Но скучная правда продается куда хуже, чем живописные ужасы, признается она.
— Сперва путеводитель «Брандт» написал, что тут якобы до сих пор полно террористов. Наверное, ими скопом посчитали всех беженцев из Чечни. Я написала в издательство и пригласила авторов статьи сюда, чтобы увидели ущелье своими глазами. Они приехали, и в следующем издании уже исправились. А недавно журналистка из «Аль-Джазиры» взяла у меня интервью. Потом прислала, как договаривались, текст на согласование. Вполне нормальный. Я одобрила, а она мне пишет — редактор недоволен, велел переделать. И так — несколько раз, все хуже и хуже. В конце концов, я попросила убрать упоминание о себе, так как не хотела иметь с получившейся агиткой ничего общего.
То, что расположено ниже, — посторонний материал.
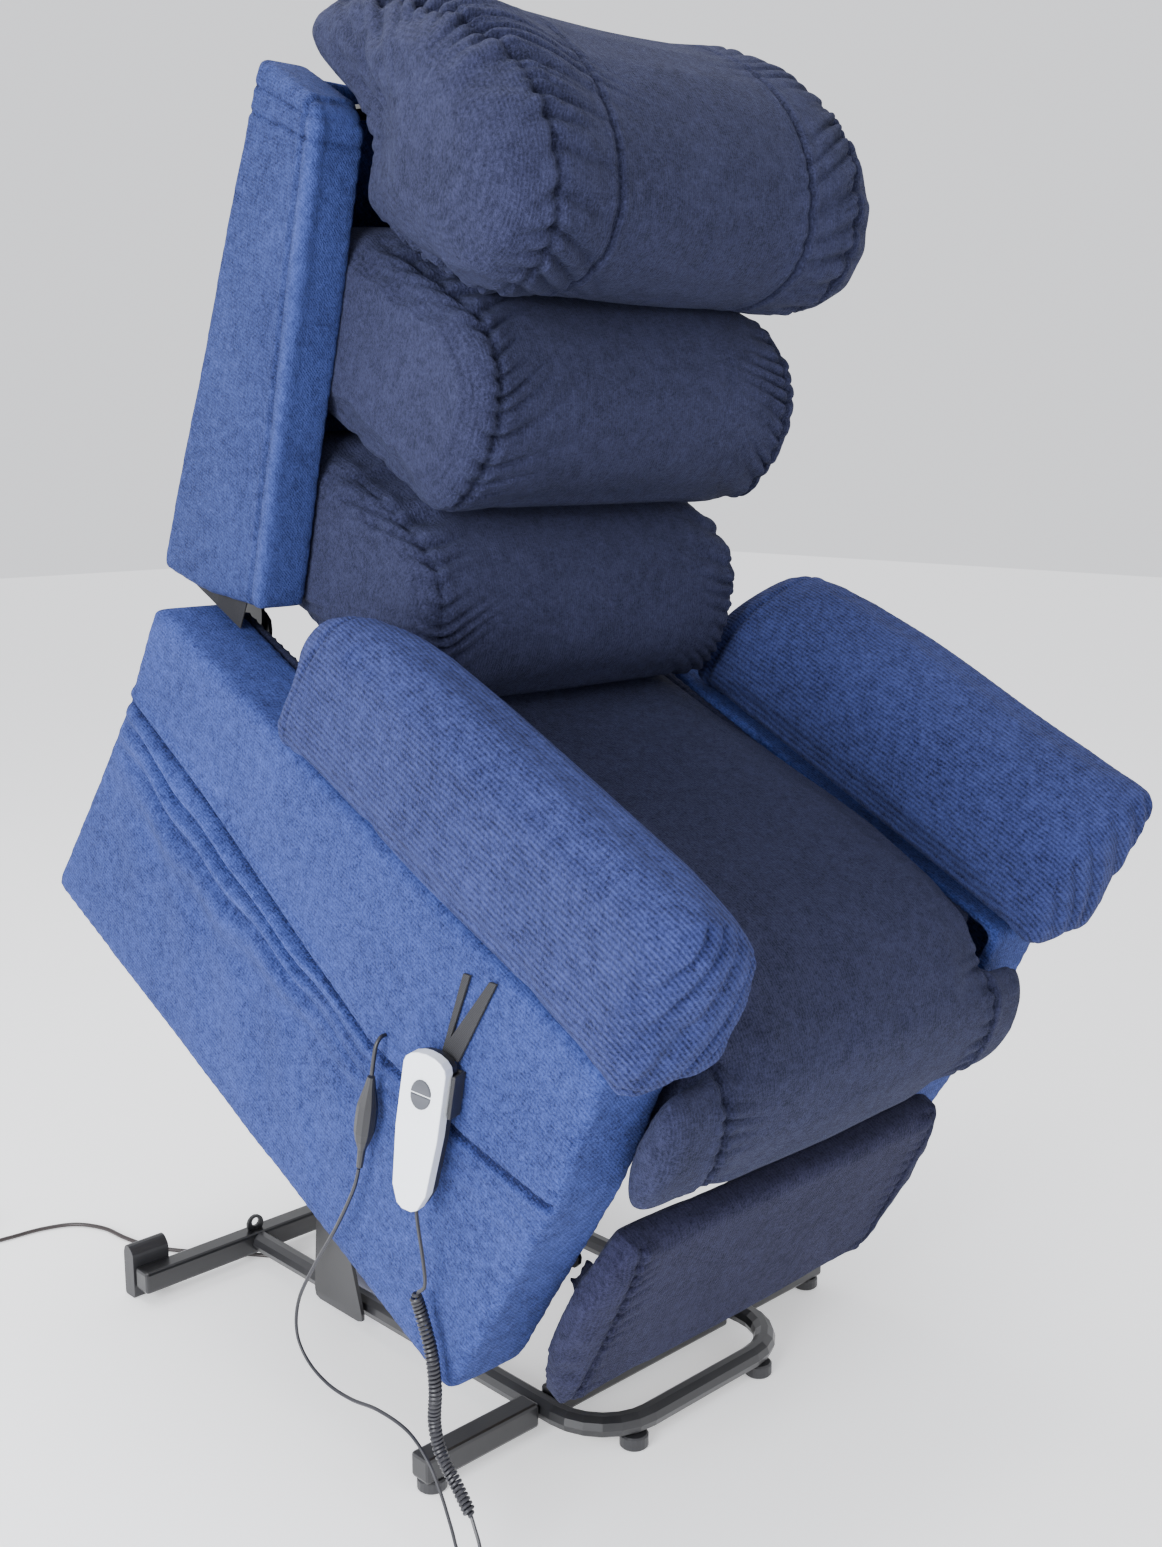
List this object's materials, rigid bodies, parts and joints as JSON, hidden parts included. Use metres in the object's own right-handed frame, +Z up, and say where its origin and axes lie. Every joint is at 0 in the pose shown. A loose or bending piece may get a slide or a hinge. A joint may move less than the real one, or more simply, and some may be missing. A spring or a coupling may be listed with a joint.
{
  "type": "lift recliner chair",
  "caption": "Upholstered recliner on a floor base with a powered lift that raises and tilts the whole seat; hinged back, folding footrest and corded handset.",
  "frame": {"origin": "on the floor under the middle of the chair's box, cords left out, in the raised pose", "axes": "+Z up, the chair faces -Y, +X is the sitter's left"},
  "size_m": [0.9483, 1.4313, 1.5823],
  "materials": {
    "blue_chenille": "soft ribbed pile",
    "black_steel": "glossy",
    "zinc_steel": "satin",
    "black_plastic": "satin",
    "supply_case": "satin",
    "handset_white": "satin",
    "button_grey": "satin",
    "black_webbing": "woven",
    "deck_board": "matt",
    "cord_rubber": "satin"
  },
  "bodies": {
    "base": {"front_cross_tube_left": "black_steel", "front_cross_tube_right": "black_steel", "front_cross_tube_middle": "black_steel", "rear_cross_tube": "black_steel", "loop_tube": "black_steel", "loop_foot_left": "black_plastic", "loop_foot_right": "black_plastic", "front_foot_left": "black_plastic", "front_foot_right": "black_plastic", "rear_end_foot_left": "black_plastic", "rear_end_foot_right": "black_plastic", "riser_plate_left": "black_steel", "riser_plate_right": "black_steel", "power_supply": "supply_case", "mains_lead": "cord_rubber", "mains_coil": "cord_rubber", "mains_plug": "black_plastic"},
    "lift_links": {"lift_link_left": "black_steel", "lift_link_right": "black_steel", "torsion_tube": "black_steel"},
    "control_links": {"control_link_left": "black_steel", "control_link_right": "black_steel"},
    "actuator": {"actuator_gearbox": "black_plastic", "actuator_motor": "black_plastic", "actuator_tube": "zinc_steel"},
    "actuator_rod": {"actuator_rod": "zinc_steel"},
    "seat": {"chassis_plate_left": "black_steel", "chassis_plate_right": "black_steel", "chassis_cross_tube": "black_steel", "seat_deck": "deck_board", "rear_panel": "blue_chenille", "arm_shell_left": "blue_chenille", "arm_shell_right": "blue_chenille", "arm_inner_panel_left": "blue_chenille", "arm_inner_panel_right": "blue_chenille", "arm_pad_left": "blue_chenille", "arm_pad_right": "blue_chenille", "seat_cushion": "blue_chenille"},
    "back": {"back_frame": "black_steel", "back_rear_panel": "blue_chenille", "wing_left": "blue_chenille", "wing_right": "blue_chenille", "back_cushion_lower": "blue_chenille", "back_cushion_middle": "blue_chenille", "headrest": "blue_chenille"},
    "footrest_crank": {"footrest_crank_left": "black_steel", "footrest_crank_right": "black_steel"},
    "footrest_arms": {"footrest_arm_left": "black_steel", "footrest_arm_right": "black_steel"},
    "footrest_board": {"footrest_panel": "blue_chenille"},
    "handset_hanger": {"handset_face": "handset_white", "handset_back": "black_plastic", "handset_holder": "black_plastic", "holder_strap": "black_webbing", "curly_cord": "cord_rubber", "return_cord": "cord_rubber", "pigtail_cord": "cord_rubber", "cord_connector": "black_plastic"},
    "button_up": {"button_up": "button_grey"},
    "button_down": {"button_down": "button_grey"}
  },
  "joints": [
    {"name": "lift", "type": "hinge", "parent": "base", "child": "lift_links", "pos_m": [0, 0.231, 0.25], "axis": [1, 0, 0], "range_deg": [0, 42.58]},
    {"name": "seat_tilt", "type": "hinge", "parent": "lift_links", "child": "seat", "pos_m": [0, -0.05798, 0.35937], "axis": [1, 0, 0], "range_deg": [-69.2, 0]},
    {"name": "control_swing", "type": "hinge", "parent": "base", "child": "control_links", "pos_m": [0, 0.22529, 0.15648], "axis": [1, 0, 0], "range_deg": [0, 44.3]},
    {"name": "actuator_swing", "type": "hinge", "parent": "base", "child": "actuator", "pos_m": [0, 0.42, 0.085], "axis": [1, 0, 0], "range_deg": [0, 14.3]},
    {"name": "actuator_slide", "type": "slide", "parent": "actuator", "child": "actuator_rod", "axis": [0, -0.8302, 0.5574], "range_m": [-0.0468, 0]},
    {"name": "footrest", "type": "hinge", "parent": "seat", "child": "footrest_crank", "pos_m": [0, -0.14304, 0.5069], "axis": [-1, 0, 0], "range_deg": [0, 90]},
    {"name": "foot_elbow", "type": "hinge", "parent": "footrest_crank", "child": "footrest_arms", "pos_m": [0, -0.00292, 0.31824], "axis": [-1, 0, 0], "range_deg": [-103.5, 0]},
    {"name": "foot_board", "type": "hinge", "parent": "footrest_arms", "child": "footrest_board", "pos_m": [0, -0.25828, 0.28143], "axis": [-1, 0, 0], "range_deg": [0, 98.5]},
    {"name": "back_recline", "type": "hinge", "parent": "seat", "child": "back", "pos_m": [0, 0.31735, 0.9052], "axis": [-1, 0, 0], "range_deg": [0, 35]},
    {"name": "handset_swing", "type": "hinge", "parent": "seat", "child": "handset_hanger", "pos_m": [0, -0.29159, 0.62935], "axis": [1, 0, 0], "range_deg": [0, 26.7]},
    {"name": "button_up_press", "type": "slide", "parent": "handset_hanger", "child": "button_up", "axis": [0.9613, 0.2756, 0], "range_m": [0, 0.0012], "stiffness_N_per_m": 800},
    {"name": "button_down_press", "type": "slide", "parent": "handset_hanger", "child": "button_down", "axis": [0.9613, 0.2756, 0], "range_m": [0, 0.0012], "stiffness_N_per_m": 800}
  ],
  "couplings": [
    {"joint": "seat_tilt", "follows": "lift", "ratio": -1.6247},
    {"joint": "control_swing", "follows": "lift", "ratio": 1.0393},
    {"joint": "actuator_swing", "follows": "lift", "ratio": 0.33535},
    {"joint": "actuator_slide", "follows": "lift", "m_per_rad": -0.0628},
    {"joint": "handset_swing", "follows": "lift", "ratio": 0.62468},
    {"joint": "foot_elbow", "follows": "footrest", "ratio": -1.149},
    {"joint": "foot_board", "follows": "footrest", "ratio": 1.0933}
  ]
}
Такие представления о Панкиси возникли не на пустом месте. Во время контртеррористических операций в Чечне в этом ущелье укрывались боевики, в том числе отряды полевого командира Руслана Гелаева, впоследствии убитого в Цунтинском районе Дагестана. Одна из мечетей, «ваххабистская», построена на деньги Хаттаба. Из панкисского селения Биркиани вышел Абу Умар аш-Шишани, «военный министр» запрещенной в России террористической группировки «Исламское государство». В последние годы десятки сельчан по его примеру ушли воевать в Сирию.
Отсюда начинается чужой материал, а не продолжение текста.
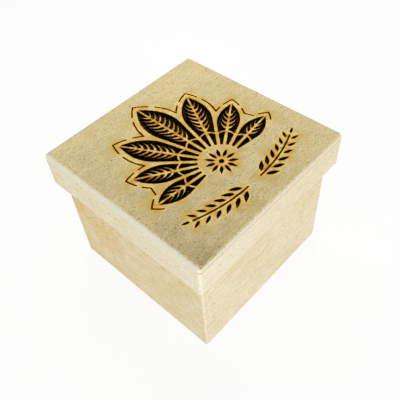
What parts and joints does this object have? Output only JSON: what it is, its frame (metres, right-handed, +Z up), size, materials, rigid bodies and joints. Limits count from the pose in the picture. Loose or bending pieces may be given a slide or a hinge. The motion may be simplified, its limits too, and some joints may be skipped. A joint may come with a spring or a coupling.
{
  "type": "keepsake box",
  "caption": "Square box of thin fibreboard with an overhanging lift-off lid, whose top is pierced by a fan of leaf shapes.",
  "frame": {"origin": "middle of the underside, on the surface that the box stands on", "axes": "+Z up out of the lid; -Y is the front, the side that the pierced design's lower edge faces; +X is right"},
  "size_m": [0.1, 0.1, 0.077],
  "materials": {
    "mdf_board": "raw sanded fibreboard, matt",
    "mdf_lid_top": "raw fibreboard, matt, scorched amber at the cuts",
    "mdf_base": "raw fibreboard, matt"
  },
  "bodies": {
    "box": {"base_panel": "mdf_base", "front_wall": "mdf_board", "right_wall": "mdf_board", "back_wall": "mdf_board", "left_wall": "mdf_board"},
    "lid": {"lid_top_panel": "mdf_lid_top", "front_skirt": "mdf_board", "right_skirt": "mdf_board", "back_skirt": "mdf_board", "left_skirt": "mdf_board"}
  },
  "joints": [
    {"name": "lid_lift", "type": "slide", "parent": "box", "child": "lid", "axis": [0, 0, 1], "range_m": [0, 0.035]}
  ]
}
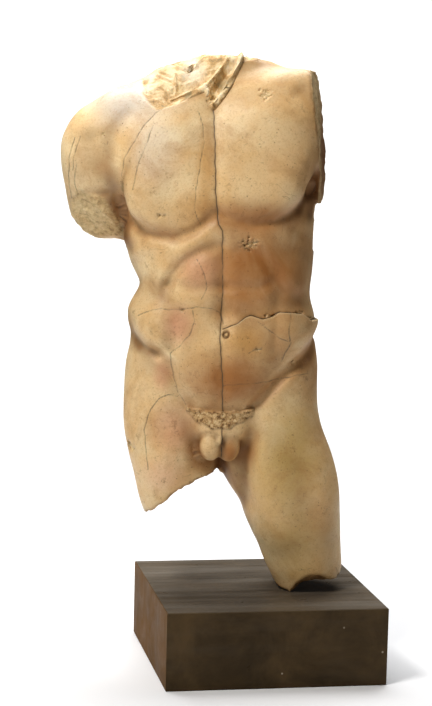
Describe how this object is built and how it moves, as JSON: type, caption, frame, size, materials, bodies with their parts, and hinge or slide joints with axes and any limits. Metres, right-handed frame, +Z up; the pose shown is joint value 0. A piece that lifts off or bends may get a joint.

Вспоминая о знакомых, сгинувших в чужой стране, Раиса сокрушенно качает головой.
— Пастухи, — восклицает она на ломаном русском. — Молодые, без мозгов. Оставили жен, детей. Пошли воевать ради денег. Теперь один мертв, другой — без ноги. И хотел бы вернуться, да не может.
Такая прозаичная мотивация понятна: живут в Панкиси бедно. Кто-то уезжает в другие районы Грузии, кто-то нанимается на сезонные работы в Чечню. Но окончательно возвращаться на родину беженцы не спешат — к нынешнему руководству республики они относятся без симпатии, да и память о войне еще свежа.
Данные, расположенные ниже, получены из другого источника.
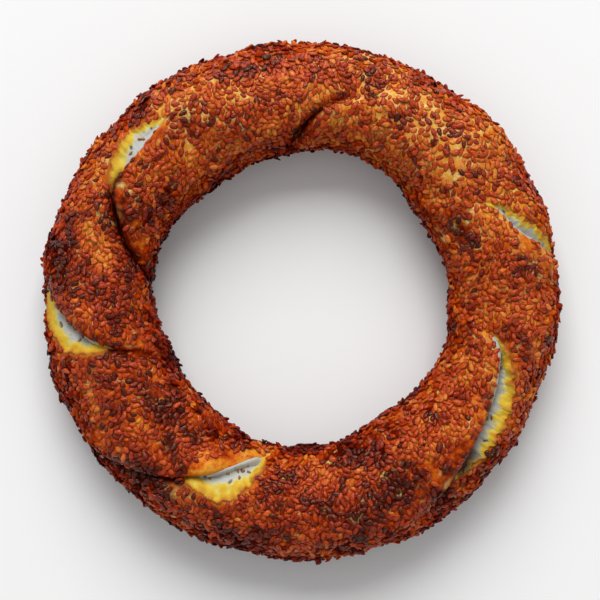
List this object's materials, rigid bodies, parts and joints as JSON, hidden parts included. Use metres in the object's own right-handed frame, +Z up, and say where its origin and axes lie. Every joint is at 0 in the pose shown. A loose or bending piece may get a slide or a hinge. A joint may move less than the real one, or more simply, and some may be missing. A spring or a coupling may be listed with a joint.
{
  "type": "simit",
  "caption": "Twisted sesame-crusted bread ring with a flat base, torn open in places along its grooves.",
  "frame": {"origin": "bottom centre of the ring, on the surface it lies on", "axes": "+Z up through the ring's hole; +X and +Y across the ring, with no front"},
  "size_m": [0.1598, 0.1608, 0.0307],
  "materials": {
    "crust": "baked bread crust, red-brown to gold, glazed with grape molasses",
    "sesame": "toasted hulled sesame seeds, red-brown, glossy",
    "crumb": "torn white bread crumb"
  },
  "bodies": {
    "root": {"bread_ring": "crust"}
  },
  "joints": []
}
«Когда мой дядя в 1999 году погиб при бомбежке, у его сына и дочерей появился страх, — рассказывал мне как-то знакомый грозненский водитель. — Они хотели уехать куда угодно, лишь бы прочь отсюда. Я их отвез к границе с Грузией, в сторону Шатили. В Аргунском ущелье авиация часто уничтожала машины, но нам повезло — в тот день были низкие облака, шел снег. Довез до замерзшей реки, а дальше они сами пошагали. Долго до Панкиси добирались. Брат сквозь лед провалился и чуть не погиб, потом в багажнике попутки ехал… Два года пожили там, а затем перебрались в Тбилиси».
Зикр заканчивается долгими распевами у печки. Бабушки утирают слезы. Наконец, Раиса смущенно улыбается гостям:
— Понравилось? Устала очень.
Мы идем к ней домой. Там уже аппетитно скворчит баранина и исходят паром свежие чепалгаши. Два туриста из Великобритании сидят в креслах и слушают молодую кистинку, которая бойко поет чеченские и грузинские песни, аккомпанируя себе на балалайке. Этот инструмент у горцев до сих пор в чести. Иностранных гостей привезла сюда Деви Асмадиреджа — дочь индонезийца и немки, покинувшая ради Грузии благополучную Германию.
— Два года назад чужаков на зикр не пускали, даже женщин. Но я их убедила, — гордо говорит она.
С юности Деви легко схватывала любые наречия. Когда она вышла замуж за немецкого чеченца, тот прислал ее сюда, чтобы жена научилась говорить на его родном языке. Семья распалась, но любовь к Панкиси испытание временем выдержала.
— Кистинцы ко мне привыкли недавно, — смеется она. — Поняла я это, когда они, наконец, перестали подыскивать мне нового мужа. Приняли меня такой, какая я есть.
Маленькая энергичная Деви покрыта татуировками и постоянно курит — поведение, немыслимое для горянки. И все равно она накоротке с половиной здешних жителей. Увы, с государством отношения складываются не столь идиллически.
— Я подала документы на грузинское гражданство. Ждала звонка от чиновников, а заявились спецслужбы, — саркастично улыбается Деви. — Очень для них подозрительно, что я отираюсь среди чеченцев, рядом с границей, и знаю так много языков — английский, немецкий, грузинский, чеченский… Но что поделать? Такой уж у меня талант. Долго проверяли, ничего не нашли, но паспорт так и не выдали.
Деви убеждена — через несколько лет слово «Панкиси» уже не будет пугать, ущелье наводнят восторженные богатые иностранцы, и кистинцам больше не потребуется уезжать отсюда, чтобы найти место в жизни. А пока редкие путешественники наслаждаются общением с самобытным народом, чье гостеприимство еще не пострадало от массового туризма, и поражают воображение подруг фотографиями с «опасными» бородачами.